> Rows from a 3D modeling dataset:

---+---

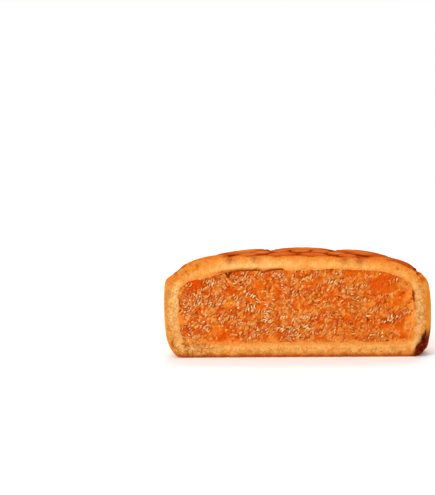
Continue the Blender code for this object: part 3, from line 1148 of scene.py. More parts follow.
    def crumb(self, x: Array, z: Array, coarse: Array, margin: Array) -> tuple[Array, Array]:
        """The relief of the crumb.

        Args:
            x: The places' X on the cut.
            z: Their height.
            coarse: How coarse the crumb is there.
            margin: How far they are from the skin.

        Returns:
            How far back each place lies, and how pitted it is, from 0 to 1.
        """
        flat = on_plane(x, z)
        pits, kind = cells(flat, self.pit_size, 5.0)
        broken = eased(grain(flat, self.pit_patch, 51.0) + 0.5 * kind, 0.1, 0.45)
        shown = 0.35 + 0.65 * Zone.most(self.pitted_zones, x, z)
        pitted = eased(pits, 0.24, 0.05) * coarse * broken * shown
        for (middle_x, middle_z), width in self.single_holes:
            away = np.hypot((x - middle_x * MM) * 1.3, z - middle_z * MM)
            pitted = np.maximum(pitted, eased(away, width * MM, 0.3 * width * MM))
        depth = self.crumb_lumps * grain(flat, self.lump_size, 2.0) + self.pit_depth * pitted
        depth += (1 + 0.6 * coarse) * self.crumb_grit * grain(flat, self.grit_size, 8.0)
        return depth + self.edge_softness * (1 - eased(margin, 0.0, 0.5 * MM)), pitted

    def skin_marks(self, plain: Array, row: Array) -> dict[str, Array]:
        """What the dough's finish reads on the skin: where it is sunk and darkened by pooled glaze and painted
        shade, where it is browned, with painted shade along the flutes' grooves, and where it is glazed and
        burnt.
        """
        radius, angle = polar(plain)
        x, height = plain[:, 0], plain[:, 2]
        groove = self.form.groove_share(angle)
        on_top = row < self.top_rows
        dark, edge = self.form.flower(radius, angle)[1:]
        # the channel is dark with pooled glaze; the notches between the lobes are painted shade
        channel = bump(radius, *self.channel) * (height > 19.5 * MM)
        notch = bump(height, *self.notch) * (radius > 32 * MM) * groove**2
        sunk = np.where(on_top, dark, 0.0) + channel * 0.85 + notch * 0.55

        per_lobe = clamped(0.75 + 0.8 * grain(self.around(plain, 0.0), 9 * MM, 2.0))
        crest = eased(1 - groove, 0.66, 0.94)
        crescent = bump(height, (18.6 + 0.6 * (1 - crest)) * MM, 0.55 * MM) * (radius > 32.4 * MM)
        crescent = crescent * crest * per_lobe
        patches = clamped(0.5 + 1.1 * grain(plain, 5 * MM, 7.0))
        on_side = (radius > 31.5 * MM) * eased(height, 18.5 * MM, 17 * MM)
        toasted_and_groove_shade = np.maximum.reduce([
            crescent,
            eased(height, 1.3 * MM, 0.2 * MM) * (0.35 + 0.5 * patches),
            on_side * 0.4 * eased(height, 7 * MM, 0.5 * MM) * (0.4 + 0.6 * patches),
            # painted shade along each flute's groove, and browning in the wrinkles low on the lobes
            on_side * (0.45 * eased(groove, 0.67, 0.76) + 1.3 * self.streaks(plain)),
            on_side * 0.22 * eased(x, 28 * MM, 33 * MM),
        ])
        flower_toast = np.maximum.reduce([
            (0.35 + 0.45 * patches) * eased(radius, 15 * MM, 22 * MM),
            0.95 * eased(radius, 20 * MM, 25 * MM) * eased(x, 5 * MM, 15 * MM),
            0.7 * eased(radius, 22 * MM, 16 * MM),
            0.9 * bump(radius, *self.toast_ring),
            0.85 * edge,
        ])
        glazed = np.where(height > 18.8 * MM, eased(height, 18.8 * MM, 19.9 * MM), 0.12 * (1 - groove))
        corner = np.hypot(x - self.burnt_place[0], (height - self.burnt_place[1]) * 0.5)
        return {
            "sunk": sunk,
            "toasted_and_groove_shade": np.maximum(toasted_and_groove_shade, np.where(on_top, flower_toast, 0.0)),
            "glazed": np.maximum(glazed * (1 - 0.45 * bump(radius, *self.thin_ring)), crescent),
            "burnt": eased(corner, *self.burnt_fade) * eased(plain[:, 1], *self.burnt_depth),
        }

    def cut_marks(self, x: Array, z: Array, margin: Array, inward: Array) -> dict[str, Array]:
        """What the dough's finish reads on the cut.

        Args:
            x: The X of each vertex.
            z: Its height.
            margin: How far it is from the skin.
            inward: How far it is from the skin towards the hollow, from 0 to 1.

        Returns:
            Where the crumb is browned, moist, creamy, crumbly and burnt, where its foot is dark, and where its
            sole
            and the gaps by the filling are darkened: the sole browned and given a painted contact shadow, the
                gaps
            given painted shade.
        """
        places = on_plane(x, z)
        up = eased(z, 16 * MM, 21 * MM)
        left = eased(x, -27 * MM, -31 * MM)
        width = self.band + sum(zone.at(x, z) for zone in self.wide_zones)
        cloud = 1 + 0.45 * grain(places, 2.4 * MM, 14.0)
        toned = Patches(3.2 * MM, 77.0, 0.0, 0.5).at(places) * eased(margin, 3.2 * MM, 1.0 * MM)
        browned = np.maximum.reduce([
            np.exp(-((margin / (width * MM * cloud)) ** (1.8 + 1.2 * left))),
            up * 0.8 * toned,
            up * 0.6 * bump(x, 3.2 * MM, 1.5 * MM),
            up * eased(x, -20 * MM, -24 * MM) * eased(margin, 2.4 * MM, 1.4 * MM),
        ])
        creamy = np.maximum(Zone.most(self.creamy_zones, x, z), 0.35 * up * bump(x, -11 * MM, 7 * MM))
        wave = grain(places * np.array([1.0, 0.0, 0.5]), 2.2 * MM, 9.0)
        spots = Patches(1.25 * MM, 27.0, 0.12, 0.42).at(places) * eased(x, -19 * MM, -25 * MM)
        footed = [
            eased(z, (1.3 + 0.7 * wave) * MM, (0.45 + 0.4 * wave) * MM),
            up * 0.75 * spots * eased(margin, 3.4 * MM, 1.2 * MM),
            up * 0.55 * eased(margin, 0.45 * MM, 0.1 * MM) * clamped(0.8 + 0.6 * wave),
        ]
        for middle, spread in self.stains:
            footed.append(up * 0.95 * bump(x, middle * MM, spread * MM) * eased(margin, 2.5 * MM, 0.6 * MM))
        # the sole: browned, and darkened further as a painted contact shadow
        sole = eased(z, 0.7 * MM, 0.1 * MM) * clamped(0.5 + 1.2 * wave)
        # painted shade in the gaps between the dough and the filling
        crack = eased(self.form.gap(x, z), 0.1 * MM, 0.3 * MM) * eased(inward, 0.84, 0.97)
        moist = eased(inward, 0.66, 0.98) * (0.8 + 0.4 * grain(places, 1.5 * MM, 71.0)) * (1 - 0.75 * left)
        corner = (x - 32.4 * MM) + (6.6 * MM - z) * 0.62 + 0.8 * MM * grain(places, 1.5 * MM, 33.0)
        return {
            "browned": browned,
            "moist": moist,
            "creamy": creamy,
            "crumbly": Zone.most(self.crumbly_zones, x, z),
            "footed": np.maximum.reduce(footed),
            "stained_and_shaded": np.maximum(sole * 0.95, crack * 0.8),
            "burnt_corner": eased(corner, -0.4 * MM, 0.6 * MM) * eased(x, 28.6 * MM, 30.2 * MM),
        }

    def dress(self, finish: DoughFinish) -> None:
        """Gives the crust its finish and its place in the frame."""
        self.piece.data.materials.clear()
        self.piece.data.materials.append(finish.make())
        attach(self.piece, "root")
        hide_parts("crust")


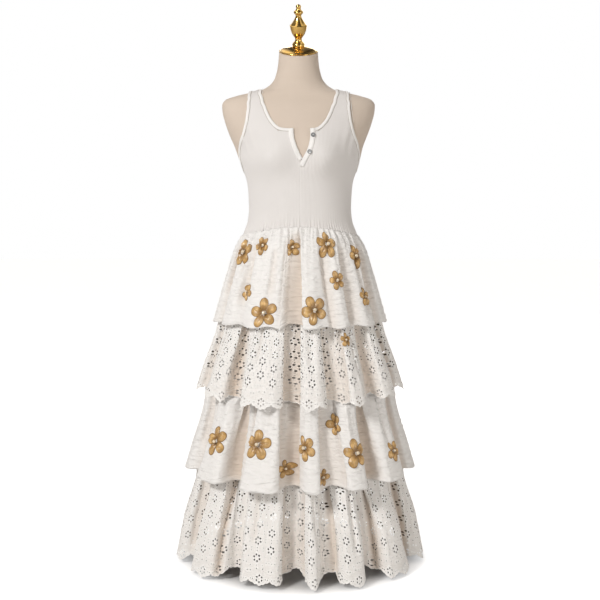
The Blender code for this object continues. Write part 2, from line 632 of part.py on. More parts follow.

---+---

> TASK REQUIREMENTS: Repeat the entries above exactly, leaving nothing out.

> COMPLETE OUTPUT:
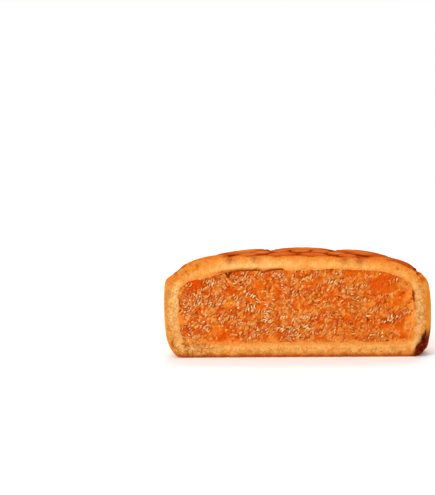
Continue the Blender code for this object: part 3, from line 1148 of scene.py. More parts follow.
    def crumb(self, x: Array, z: Array, coarse: Array, margin: Array) -> tuple[Array, Array]:
        """The relief of the crumb.

        Args:
            x: The places' X on the cut.
            z: Their height.
            coarse: How coarse the crumb is there.
            margin: How far they are from the skin.

        Returns:
            How far back each place lies, and how pitted it is, from 0 to 1.
        """
        flat = on_plane(x, z)
        pits, kind = cells(flat, self.pit_size, 5.0)
        broken = eased(grain(flat, self.pit_patch, 51.0) + 0.5 * kind, 0.1, 0.45)
        shown = 0.35 + 0.65 * Zone.most(self.pitted_zones, x, z)
        pitted = eased(pits, 0.24, 0.05) * coarse * broken * shown
        for (middle_x, middle_z), width in self.single_holes:
            away = np.hypot((x - middle_x * MM) * 1.3, z - middle_z * MM)
            pitted = np.maximum(pitted, eased(away, width * MM, 0.3 * width * MM))
        depth = self.crumb_lumps * grain(flat, self.lump_size, 2.0) + self.pit_depth * pitted
        depth += (1 + 0.6 * coarse) * self.crumb_grit * grain(flat, self.grit_size, 8.0)
        return depth + self.edge_softness * (1 - eased(margin, 0.0, 0.5 * MM)), pitted

    def skin_marks(self, plain: Array, row: Array) -> dict[str, Array]:
        """What the dough's finish reads on the skin: where it is sunk and darkened by pooled glaze and painted
        shade, where it is browned, with painted shade along the flutes' grooves, and where it is glazed and
        burnt.
        """
        radius, angle = polar(plain)
        x, height = plain[:, 0], plain[:, 2]
        groove = self.form.groove_share(angle)
        on_top = row < self.top_rows
        dark, edge = self.form.flower(radius, angle)[1:]
        # the channel is dark with pooled glaze; the notches between the lobes are painted shade
        channel = bump(radius, *self.channel) * (height > 19.5 * MM)
        notch = bump(height, *self.notch) * (radius > 32 * MM) * groove**2
        sunk = np.where(on_top, dark, 0.0) + channel * 0.85 + notch * 0.55

        per_lobe = clamped(0.75 + 0.8 * grain(self.around(plain, 0.0), 9 * MM, 2.0))
        crest = eased(1 - groove, 0.66, 0.94)
        crescent = bump(height, (18.6 + 0.6 * (1 - crest)) * MM, 0.55 * MM) * (radius > 32.4 * MM)
        crescent = crescent * crest * per_lobe
        patches = clamped(0.5 + 1.1 * grain(plain, 5 * MM, 7.0))
        on_side = (radius > 31.5 * MM) * eased(height, 18.5 * MM, 17 * MM)
        toasted_and_groove_shade = np.maximum.reduce([
            crescent,
            eased(height, 1.3 * MM, 0.2 * MM) * (0.35 + 0.5 * patches),
            on_side * 0.4 * eased(height, 7 * MM, 0.5 * MM) * (0.4 + 0.6 * patches),
            # painted shade along each flute's groove, and browning in the wrinkles low on the lobes
            on_side * (0.45 * eased(groove, 0.67, 0.76) + 1.3 * self.streaks(plain)),
            on_side * 0.22 * eased(x, 28 * MM, 33 * MM),
        ])
        flower_toast = np.maximum.reduce([
            (0.35 + 0.45 * patches) * eased(radius, 15 * MM, 22 * MM),
            0.95 * eased(radius, 20 * MM, 25 * MM) * eased(x, 5 * MM, 15 * MM),
            0.7 * eased(radius, 22 * MM, 16 * MM),
            0.9 * bump(radius, *self.toast_ring),
            0.85 * edge,
        ])
        glazed = np.where(height > 18.8 * MM, eased(height, 18.8 * MM, 19.9 * MM), 0.12 * (1 - groove))
        corner = np.hypot(x - self.burnt_place[0], (height - self.burnt_place[1]) * 0.5)
        return {
            "sunk": sunk,
            "toasted_and_groove_shade": np.maximum(toasted_and_groove_shade, np.where(on_top, flower_toast, 0.0)),
            "glazed": np.maximum(glazed * (1 - 0.45 * bump(radius, *self.thin_ring)), crescent),
            "burnt": eased(corner, *self.burnt_fade) * eased(plain[:, 1], *self.burnt_depth),
        }

    def cut_marks(self, x: Array, z: Array, margin: Array, inward: Array) -> dict[str, Array]:
        """What the dough's finish reads on the cut.

        Args:
            x: The X of each vertex.
            z: Its height.
            margin: How far it is from the skin.
            inward: How far it is from the skin towards the hollow, from 0 to 1.

        Returns:
            Where the crumb is browned, moist, creamy, crumbly and burnt, where its foot is dark, and where its
            sole
            and the gaps by the filling are darkened: the sole browned and given a painted contact shadow, the
                gaps
            given painted shade.
        """
        places = on_plane(x, z)
        up = eased(z, 16 * MM, 21 * MM)
        left = eased(x, -27 * MM, -31 * MM)
        width = self.band + sum(zone.at(x, z) for zone in self.wide_zones)
        cloud = 1 + 0.45 * grain(places, 2.4 * MM, 14.0)
        toned = Patches(3.2 * MM, 77.0, 0.0, 0.5).at(places) * eased(margin, 3.2 * MM, 1.0 * MM)
        browned = np.maximum.reduce([
            np.exp(-((margin / (width * MM * cloud)) ** (1.8 + 1.2 * left))),
            up * 0.8 * toned,
            up * 0.6 * bump(x, 3.2 * MM, 1.5 * MM),
            up * eased(x, -20 * MM, -24 * MM) * eased(margin, 2.4 * MM, 1.4 * MM),
        ])
        creamy = np.maximum(Zone.most(self.creamy_zones, x, z), 0.35 * up * bump(x, -11 * MM, 7 * MM))
        wave = grain(places * np.array([1.0, 0.0, 0.5]), 2.2 * MM, 9.0)
        spots = Patches(1.25 * MM, 27.0, 0.12, 0.42).at(places) * eased(x, -19 * MM, -25 * MM)
        footed = [
            eased(z, (1.3 + 0.7 * wave) * MM, (0.45 + 0.4 * wave) * MM),
            up * 0.75 * spots * eased(margin, 3.4 * MM, 1.2 * MM),
            up * 0.55 * eased(margin, 0.45 * MM, 0.1 * MM) * clamped(0.8 + 0.6 * wave),
        ]
        for middle, spread in self.stains:
            footed.append(up * 0.95 * bump(x, middle * MM, spread * MM) * eased(margin, 2.5 * MM, 0.6 * MM))
        # the sole: browned, and darkened further as a painted contact shadow
        sole = eased(z, 0.7 * MM, 0.1 * MM) * clamped(0.5 + 1.2 * wave)
        # painted shade in the gaps between the dough and the filling
        crack = eased(self.form.gap(x, z), 0.1 * MM, 0.3 * MM) * eased(inward, 0.84, 0.97)
        moist = eased(inward, 0.66, 0.98) * (0.8 + 0.4 * grain(places, 1.5 * MM, 71.0)) * (1 - 0.75 * left)
        corner = (x - 32.4 * MM) + (6.6 * MM - z) * 0.62 + 0.8 * MM * grain(places, 1.5 * MM, 33.0)
        return {
            "browned": browned,
            "moist": moist,
            "creamy": creamy,
            "crumbly": Zone.most(self.crumbly_zones, x, z),
            "footed": np.maximum.reduce(footed),
            "stained_and_shaded": np.maximum(sole * 0.95, crack * 0.8),
            "burnt_corner": eased(corner, -0.4 * MM, 0.6 * MM) * eased(x, 28.6 * MM, 30.2 * MM),
        }

    def dress(self, finish: DoughFinish) -> None:
        """Gives the crust its finish and its place in the frame."""
        self.piece.data.materials.clear()
        self.piece.data.materials.append(finish.make())
        attach(self.piece, "root")
        hide_parts("crust")


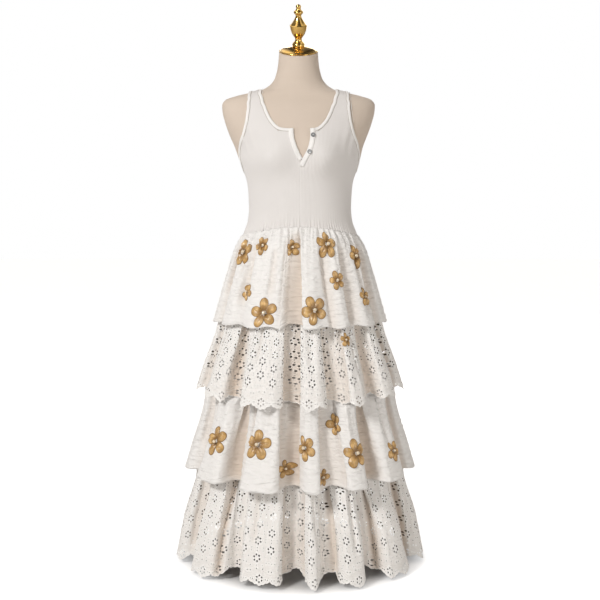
The Blender code for this object continues. Write part 2, from line 632 of part.py on. More parts follow.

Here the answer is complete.